One area of textiles is of course clothing. Over the winter our costume department and interpreters have been busy making more accurate period attire. We think you will find they look amazing.

This corded petticoat, an important support garment reproduced from one in the Greene Collection, is just one of the many new pieces of clothing you may, or may not, see in the village this year.
 In addition to these new changes:
- A corded petticoat will be woven at Humphrey
- Spinning will be found in Foster-Tuffs
- A quilting bee in Jones old kitchen for opening day
-  Flax processing down at the Hetchler barn

Wednesday, May 2, 2012

Count Down to Opening Day: What is New in 2012 - 10 Days until Opening Day

On this 10th day of our Count Down to Opening Day, we are looking at this incredible tin box made by our master Tinsmith, Jim Nicoll.
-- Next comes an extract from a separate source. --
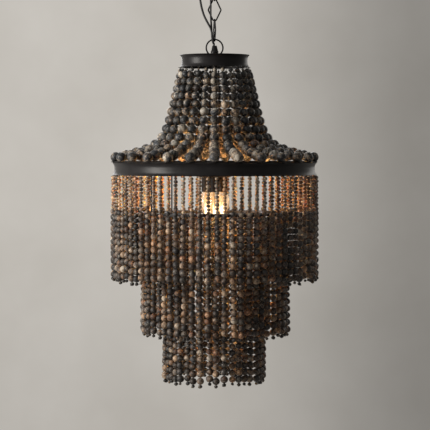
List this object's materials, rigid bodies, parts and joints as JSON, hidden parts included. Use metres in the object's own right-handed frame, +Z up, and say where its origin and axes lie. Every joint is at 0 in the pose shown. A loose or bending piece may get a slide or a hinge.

This large tin box will be used for storing bread according to the recommendation of Eliza Leslie.
"As soon as the bread is quite done, take out the loaves, wrap each tightly in a clean coarse cloth, damped by sprinkling with water, and stand them on their edges. This will prevent the crust from becoming too hard. Keep the loaves wrapped up after they are deposited in the bread box."
The breadbox is approx 11" by 22" by 11" with 8 decorative panels including a heart and diamond motif as well as traditional circle design created with the use of a compass. The lid will hinge from behind when finished.

Tuesday, May 1, 2012

Count Down to Opening Day: What is New in 2012

 Welcome to our Count Down to Opening Day: What is New in 2012! Today we are looking at what is new for the village's cooks in the Livingston-Backus kitchen.

When you visit this year you will see our cooks consulting this new cookbook specially bound for them by John Ruhland, our historic bookbinder.
 You will also see this beautiful new pump from which water can be drawn.

This cabinet stands across the room from the new pump. 
Soon to be joining the Livingston-Backus kitchen will be a new refrigerator.